LONDON: US authorities have known for weeks that they have suffered a haemorrhage of secret information on a scale which makes even the leaking of the Pentagon Papers during the Vietnam war look limited by comparison.

The Afghan war logs consist of 92,201 internal records of actions by the US military in Afghanistan between January 2004 and December 2009 - threat reports from intelligence agencies, plans and accounts of coalition operations, descriptions of enemy attacks and roadside bombs, records of meetings with local politicians, most of them classified secret.

The source for these is Wikileaks, the website which specialises in publishing untraceable material from whistleblowers, which is simultaneously publishing raw material from the logs.

Washington fears it may have lost even more highly sensitive material including an archive of tens of thousands of cable messages sent by US embassies around the world, reflecting arms deals, trade talks, secret meetings and uncensored opinion of other governments.

Wikileaks’ founder, Julian Assange, says that in the last two months they have received yet another huge batch of “high-quality material” from military sources and that officers from the Pentagon’s criminal investigations department have asked him to meet them on neutral territory to help them plug the sequence of leaks.
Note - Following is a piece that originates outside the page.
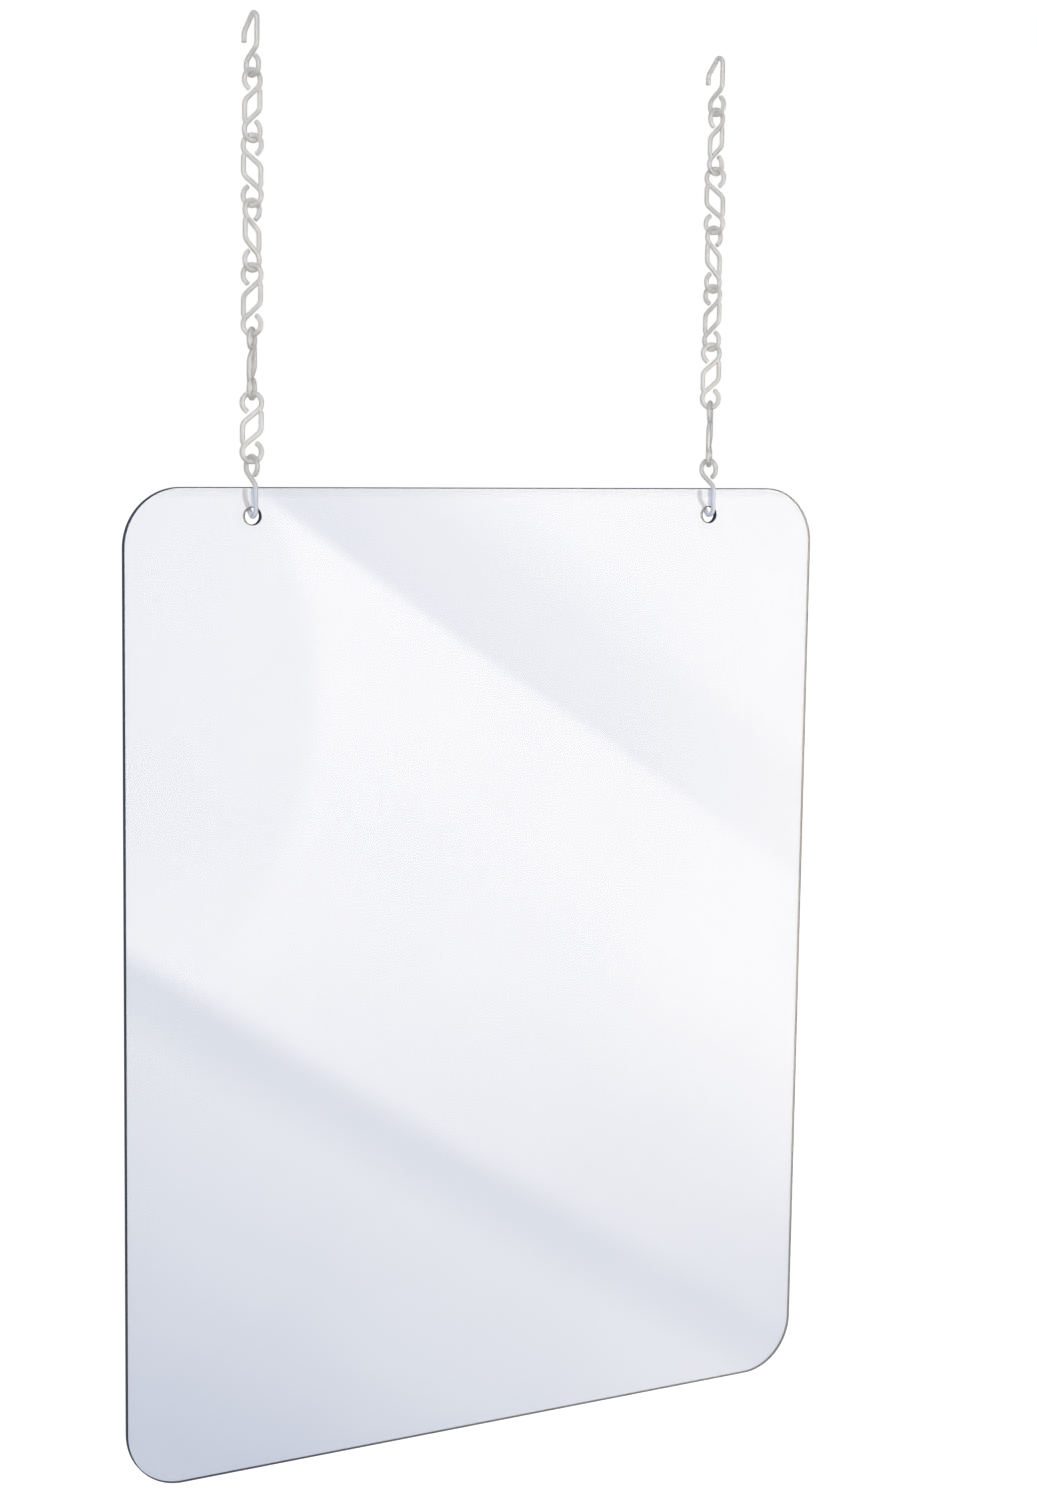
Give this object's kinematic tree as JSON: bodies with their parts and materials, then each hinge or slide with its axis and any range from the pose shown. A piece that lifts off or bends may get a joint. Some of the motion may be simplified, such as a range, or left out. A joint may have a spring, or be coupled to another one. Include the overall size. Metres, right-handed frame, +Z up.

He has not agreed to do so.

Behind Monday’s revelations lie two distinct stories: first, of the Pentagon’s attempts to trace the leaks with painful results for one young soldier; and second, a unique collaboration between the Guardian, the New York Times and Der Spiegel magazine in Germany to sift the huge trove of data for material of public interest and to distribute globally this secret record of the world’s most powerful nation at war.

The Pentagon was slow to engage. The evidence they have now collected suggests it was last November that somebody working in a high-security facility inside a US military base in Iraq started to copy secret material. On 18 February Wikileaks posted a single document - a classified cable from the US embassy in Reykjavik to Washington, recording the complaints of Icelandic politicians that they were being bullied by the British and Dutch over the collapse of the Icesave bank; and the tart remark of an Icelandic diplomat who described his own president as “unpredictable”. Some Wikileaks workers in Iceland claimed they saw signs that they were being followed after this disclosure.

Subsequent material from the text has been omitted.